Single by Maná featuring Shakira

from the album Cama Incendiada
- Released: 9 February 2015
- Recorded: 2014
- Studio: Criteria Studios (Miami, FL)
- Genre: Latin pop
- Length: 4:32
- Label: Warner Music Mexico
- Composer: Fher Olvera · George Noriega
- Lyricist: Fher Olvera
- Producer: George Noriega

Maná singles chronology
| "Penélope" (2012) | "Mi Verdad" (2015) | "La Prisión" (2015) |

Shakira singles chronology
| "Dare (La La La)" (2014) | "Mi Verdad" (2015) | "Try Everything" (2016) |

Music video
- "Mi Verdad" on YouTube

= Mi Verdad (song) =

"Mi Verdad" is a song by Mexican band Maná featuring Colombian singer-songwriter Shakira. It was released on 9 February 2015 by the Mexican division of Warner Music Group, as the lead single from Maná's ninth studio album Cama Incendiada.

The song is the main theme of the Mexican 2016 telenovela Sueño de amor.

==Track listing==
- Digital download
1. "Mi Verdad (feat.
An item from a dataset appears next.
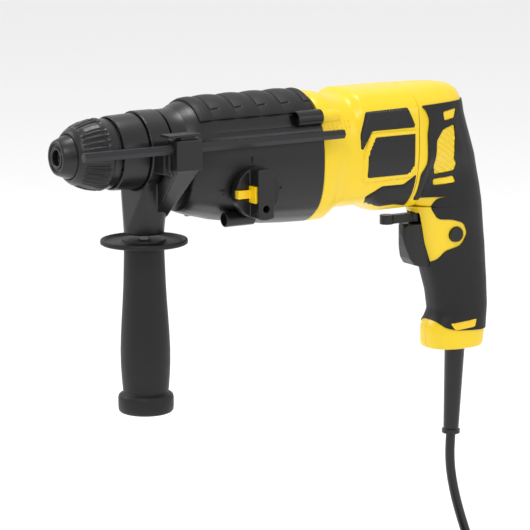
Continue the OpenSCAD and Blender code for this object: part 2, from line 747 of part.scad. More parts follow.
// Side view of the grip, as [x, z]; grow moves its walls outwards
function grip_side(grow) = [
    [291 - grow, -40], [289 - grow, -57], [292 - grow, -66], [295 - grow, -86], [301 - grow, -104],
    [307 - grow, -124], [309.5 - grow, -138], [304 - grow, -147], [303 - grow, -159 - grow],
    [tool_length + 17 + grow, -grip_drop - grow], [tool_length + 20 + grow, -138],
    [tool_length + 20.3 + grow, -122], [tool_length + 19.5 + grow, -104], [tool_length + 17 + grow, -80],
    [tool_length + 13 + grow, -56], [tool_length + 7 + grow, -24], [tool_length + grow, 0],
    [tool_length - 3 + grow, 10], [tool_length - 20, 14], [300, 0]
];
// Front view of the grip, as [half width, z]
function grip_front(grow) = [[14 + grow, 14], [19 + grow, -4], [22 + grow, -40], [21.5 + grow, -60],
    [18.5 + grow, -80], [17 + grow, -104], [16.5 + grow, -124], [17 + grow, -138], [19 + grow, -150],
    [19.5 + grow, -grip_drop - 20]];
module grip_body(grow) {
    intersection() {
        plate_y(-60, 120) polygon(grip_side(grow));
        bar_x(200, 200, both_sides(grip_front(grow)));
    }
}
// Yellow lip that closes the underside in front of the trigger, as [x, z]
lip = [[seam_x + gap, -50], [seam_x + gap, -58.4], [284, -57.6], [291, -60], [296, -66], [304, -64], [304, -50]];
module handle_shell(side) {
    difference() {
        union() {
            difference() {
                union() {
                    handle_top(0);
                    grip_body(0);
                    plate_y(-14, 28) polygon(lip);
                }
                handle_top(-shell_wall);
                grip_body(-shell_wall);
            }
            for (s = screw_spots) rod_y(s[0], -12, s[1], 24, 5.4);
        }
        translate([200, side > 0 ? -60 : 0, -300]) cube([200, 60, 400]);
        // openings for the trigger, the direction lever, the lock-on button and the lead guard
        translate([270, -trigger_half_w - gap, trigger_z[1] - gap])
            cube([37, 2 * (trigger_half_w + gap), lever_z[0] - trigger_z[1] + 3 * gap]);
        rod_y(lock_x, -40, lock_z, 30, lock_button_r + gap);
        guard_place() cylinder(r = 8.2, h = 30, center = true);
        for (s = screw_spots) {
            rod_y(s[0], -11, s[1], 60, screw_r + seat);
            rod_y(s[0], 8, s[1], 60, 4.2);
        }
    }
}
module handle_left() { color("#f7e11d") from_nose() handle_shell(-1); }
module handle_right() { color("#f7e11d") from_nose() handle_shell(1); }

// Dark overmould on the sides of the handle: outlines as [x, z]
rear_cover = [[289, 18.6], [284, 10], [281, -2], [281.5, -22.5], [276.5, -31], [276.5, -50], [330, -50],
    [330, 18]];
grip_cover_outline = [[296, -56.5], [302, -68], [312, -68.5], [323, -72], [327, -80], [322, -88.5],
    [309, -92], [307, -101], [313, -120], [316, -138], [310, -151], [340, -155], [400, -156], [400, -57.5]];
vent_big = [[297, 0], [309, 2.5], [310, -7.5], [309, -12], [309, -23], [312, -26], [311, -31.7],
    [294, -33.5], [289, -26], [290, -7.5]];
vent_top = [[298, 12.5], [313, 14], [310, 6.8], [299, 5.6]];
vent_low = [[294, -37], [311, -35.4], [314, -41], [296, -42.4]];
module grip_cover(side) {
    color("#242426") from_nose() difference() {
        union() {
            intersection() {
                difference() {
                    handle_top(pad_w);
                    handle_top(0);
                }
                plate_y(-60, 120) difference() {
                    polygon(rear_cover);
                    polygon(vent_big);
                    polygon(vent_top);
                    polygon(vent_low);
                }
            }
            intersection() {
                difference() {
                    grip_body(pad_w);
                    grip_body(0);
                }
                plate_y(-60, 120) polygon(grip_cover_outline);
            }
        }
        handle_top(0.01);
        grip_body(0);
        translate([200, side > 0 ? -60 : -gap, -300]) cube([200, 60 + gap, 400]);
        if (side > 0) for (s = screw_spots) rod_y(s[0], 8, s[1], 60, 4.2);
    }
}
module grip_cover_left() { grip_cover(-1); }
module grip_cover_right() { grip_cover(1); }

// ---------- controls in the grip ----------
trigger_outline = [[284, -71.8], [281.5, -74], [281, -79], [282.4, -88], [285, -97], [288.5, -102],
    [293, -103.5], [306, -103.5], [306, -66], [302, -66], [302, -71.8]];
module trigger() {
    color("#1d1d1f") from_nose() intersection() {
        plate_y(-trigger_half_w, 2 * trigger_half_w) polygon(trigger_outline);
        union() {
            translate([289, -trigger_half_w, -110]) cube([30, 2 * trigger_half_w, 60]);
            translate([289, 0, -110]) cylinder(r = trigger_half_w, h = 60);
        }
    }
}
module direction_lever() {
    color("#19191b") from_nose() {
        translate([lever_pivot_x, 0, lever_z[1]]) cylinder(r = 4.5, h = lever_z[0] - lever_z[1]);
        translate([270, -3, lever_z[1]]) cube([lever_pivot_x - 270, 6, lever_z[0] - lever_z[1]]);
        translate([269, 0, lever_z[1]]) cylinder(r = 5, h = lever_z[0] - lever_z[1] + 0.4);
    }
}
lock_travel = 2.5;
module lock_on_button() {
    color("#1b1b1d") from_nose() rod_y(lock_x, -20.6, lock_z, 8, lock_button_r);
}
module switch_module() {
    color("#2c2e33") from_nose() {
        translate([switch_x, -9, -99]) cube([24, 18, 36]);
        translate([switch_x + 4, -6, -63]) cube([10, 12, 5]);
    }
}

// ---------- mains lead ----------
guard_length = norm(guard_top - lead_exit);
guard_tilt = asin((guard_top[0] - lead_exit[0]) / guard_length);
// Places a shape whose Z runs up the guard, with its zero at the guard's top
module guard_place() { translate(guard_top) rotate([0, guard_tilt, 0]) children(); }
module cord_guard() {
    color("#17171a") from_nose() guard_place() rotate_extrude() polygon([
        [0, 6], [9.5, 6], [9.5, 3], [7.9, 3], [7.9, -8], [7.4, -10], [5.7, 4 - guard_length],
        [6.8, 3.4 - guard_length], [6.8, 0.6 - guard_length], [6.2, -guard_length], [0, -guard_length]]);
}
module power_cord() {
    color("#19191b") from_nose() {
        wire(lead_route, lead_r, 10, [0, 1, 0.2]);
        wire(tail_route, lead_r, 10, [0, 1, 0.2]);
    }
}
module cord_coil() {
    color("#19191b") from_nose() translate([coil_centre[0], coil_centre[1], floor_z])
        rotate_extrude() translate([coil_turn_r[0] - lead_r, 0])
            square([coil_turn_r[1] - coil_turn_r[0] + lead_d, layer_pitch * coil_layers]);
}
module plug() {
    from_nose() translate([plug_x, plug_y, plug_z]) rotate([0, 0, 180]) {
        color("#19191b") turned_x([[0, 0], [0, 4.6], [20, 6.4], [22, 9], [30, 15], [34, 17.4], [56, 17.4],
            [58, 16.6], [58, 0]]);
        color("#c9ccd1") mirror_y() rod_x(58, 19, 2.4, 9.5, 0);
    }
}

// ---------- side handle ----------
clamp_r = 27.8;
module side_handle_clamp() {
    color("#1f1f21") from_nose() difference() {
        union() {
            rod_x(clamp_x, clamp_w, clamp_r);
            hull() {
                translate([clamp_x, -19, -26]) cube([clamp_w, 38, 8]);
                translate([handle_x, 0, disc_z + disc_w + 0.3]) cylinder(r = 14, h = 4);
            }
            hull() {
                translate([stop_x + 1, rod_y - 5, -8]) cube([stop_w - 2, 11, 2]);
                translate([handle_x + 2, -12, -46]) cube([10, 12, 8]);
            }
            translate([stop_x, rod_y - 6.5, -9]) cube([stop_w, 14, 21.5]);
            translate([clamp_x + 1, rod_y + 4, -12]) cube([clamp_w - 2, 26, 14]);
        }
        rod_x(clamp_x - 1, clamp_w + 2, collar_r + gap);
        rod_x(clamp_x - 10, 9.9, 27);
        rod_x(clamp_x + clamp_w, 40, clamp_r + 6);
        along_x(stop_x - 1, rod_y, rod_z) rotate([0, 0, 30])
            cylinder(r = (rod_flats / 2 + 0.15) / cos(30), h = stop_w + 2, $fn = 6);
        translate([handle_x, 0, disc_z - 1]) cylinder(r = 4 + fit, h = 30);
        translate([handle_x, 0, -38.6]) cylinder(r = 8, h = 10.4);
        translate([stop_x + 4, rod_y - 4.4, 8]) cube([stop_w - 8, 8.8, 8]);
    }
}
module clamp_bolt() {
    color("#aeb1b6") from_nose() {
        translate([handle_x, 0, -104]) cylinder(r = 4, h = 72);
        translate([handle_x, 0, -38.3]) cylinder(r = 7.4, h = 6, $fn = 6);
    }
}
grip_r = 14.2;
module side_grip() {
    color("#202022") from_nose() translate([handle_x, 0, 0]) difference() {
        union() {
            translate([0, 0, disc_z - disc_w]) rotate_extrude() polygon([[0, 0], [29.6, 0], [guard_disc_r, 0.9],
                [guard_disc_r, disc_w - 0.6], [29.9, disc_w], [28.8, disc_w], [28.2, 1.8], [16, 1.8],
                [15, disc_w], [0, disc_w]]);
            translate([0, 0, disc_z - disc_w]) rotate_extrude() polygon([[0, 0.01], [grip_r, 0.01], [grip_r, -6],
                [14.6, -30], [16, -52], [17.4, -74], [17.2, -88], [16, 16 - side_grip_length],
                [15.9, 14.5 - side_grip_length], [18.6, 13 - side_grip_length], [19.5, 9 - side_grip_length],
                [19.5, 3 - side_grip_length], [17, -side_grip_length], [0, -side_grip_length]]);
        }
        translate([0, 0, -106]) cylinder(r = 4 + fit, h = 60);
    }
}
module depth_stop_button() {
    color("#202022") from_nose() {
        translate([stop_x + 4 + gap, rod_y - 4.4 + gap, 10.6]) cube([stop_w - 8 - 2 * gap, 8.8 - 2 * gap, 4.4]);
        translate([stop_x - 6, rod_y - 6, 14.6]) cube([stop_w + 5, 12, 1.8]);
    }
}
module depth_rod() {
    color("#77797e") from_nose() along_x(rod_x, rod_y, rod_z) rotate([0, 0, 30])
        cylinder(r = rod_flats / 2 / cos(30), h = rod_length, $fn = 6);
}

dust_cap();
locking_sleeve();
lock_ring();
sleeve_spring();
locking_ball_top();
locking_ball_bottom();
spindle();
spindle_gear();
clutch_spring();
gearcase_bearings();
front_seal();
impact_bolt();
striker();
piston();
piston_pin();
wobble_ring();
wobble_hub();
intermediate_shaft();
intermediate_gear();
shift_fork();
spindle_carrier();
gear_housing();
nose_ring();
top_armour();
bearing_bulkhead();
case_screws();
selector_knob();
selector_button();
field_core();
field_coils();
armature_shaft();
armature_core();
armature_windings();
commutator();
cooling_fan();
motor_bearings();
brush_left();
brush_right();
brush_holders();
motor_bracket();
motor_housing();
side_pads();
label_plates();
handle_left();
handle_right();
grip_cover_left();
grip_cover_right();
trigger();
direction_lever();
lock_on_button();
switch_module();
cord_guard();
power_cord();
cord_coil();
plug();
side_handle_clamp();
side_grip();
clamp_bolt();
depth_rod();
depth_stop_button();
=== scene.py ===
"""Looks of a corded rotary hammer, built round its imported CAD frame."""

import json
import logging
import math
from dataclasses import dataclass, field
from enum import Enum
from typing import Callable, Iterable, Sequence

import bpy
from mathutils import Matrix, Vector
from mathutils.geometry import delaunay_2d_cdt


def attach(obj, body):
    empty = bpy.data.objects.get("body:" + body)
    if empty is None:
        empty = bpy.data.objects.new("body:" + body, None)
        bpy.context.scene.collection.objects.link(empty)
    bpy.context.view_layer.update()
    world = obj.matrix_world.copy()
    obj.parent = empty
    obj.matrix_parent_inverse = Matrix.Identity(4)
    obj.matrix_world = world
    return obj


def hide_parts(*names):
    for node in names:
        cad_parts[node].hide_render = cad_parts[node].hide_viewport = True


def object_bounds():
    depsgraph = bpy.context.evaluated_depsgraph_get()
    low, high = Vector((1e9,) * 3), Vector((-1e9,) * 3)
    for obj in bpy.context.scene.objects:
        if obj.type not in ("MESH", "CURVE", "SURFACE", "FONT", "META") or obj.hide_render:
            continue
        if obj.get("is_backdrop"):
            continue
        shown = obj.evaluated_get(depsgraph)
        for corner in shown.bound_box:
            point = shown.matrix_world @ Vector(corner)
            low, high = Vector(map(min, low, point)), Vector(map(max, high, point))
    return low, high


log = logging.getLogger("rotary_hammer")

MM = 0.001
NOSE_X = -332.0
Point2 = tuple[float, float]
Point3 = tuple[float, float, float]
Ring = list[Point3]


# ---------------------------------------------------------------- finishes
class Grain(Enum):
    """Surface patterns that a finish can carry."""

    FINE = "fine moulded grain"
    LEATHER = "coarse moulded grain"
    HATCH = "crossed diagonal grooves"
    TURNED = "fine lathe rings round X"
    CAST = "cast skin"
    STACK = "edges of thin sheets along X"
    WIRE = "wound wire"
    SMOOTH = "smooth film"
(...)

Shakira)" -

==Charts==
===Weekly charts===

Weekly chart performance for "Mi Verdad"
| Chart (2015) | Peak position |
|---|---|
| Colombia (National-Report) | 5 |
| Colombia (Monitor Latino) | 8 |
| Dominican Republic Pop (Monitor Latino) | 1 |
| Mexico (Billboard Mexican Airplay) | 5 |
| Spain (Promusicae) | 20 |
| US Bubbling Under Hot 100 (Billboard) | 19 |
| US Hot Latin Songs (Billboard) | 1 |
| US Latin Airplay (Billboard) | 1 |

===Year-end charts===

Year-end chart performance for "Mi Verdad"
| Chart (2015) | Position |
|---|---|
| Spain (PROMUSICAE) | 57 |
| US Hot Latin Songs (Billboard) | 14 |

==Certifications==

Certifications for "Mi Verdad"
| Region | Certification | Certified units/sales |
| Mexico (AMPROFON) | Gold | 30,000^{*} |
| Spain (Promusicae) | 2× Platinum | 120,000^{‡} |
| United States (RIAA) | 5× Platinum (Latin) | 300,000^{‡} |
^{*} Sales figures based on certification alone. ^{‡} Sales+streaming figures based on certification alone.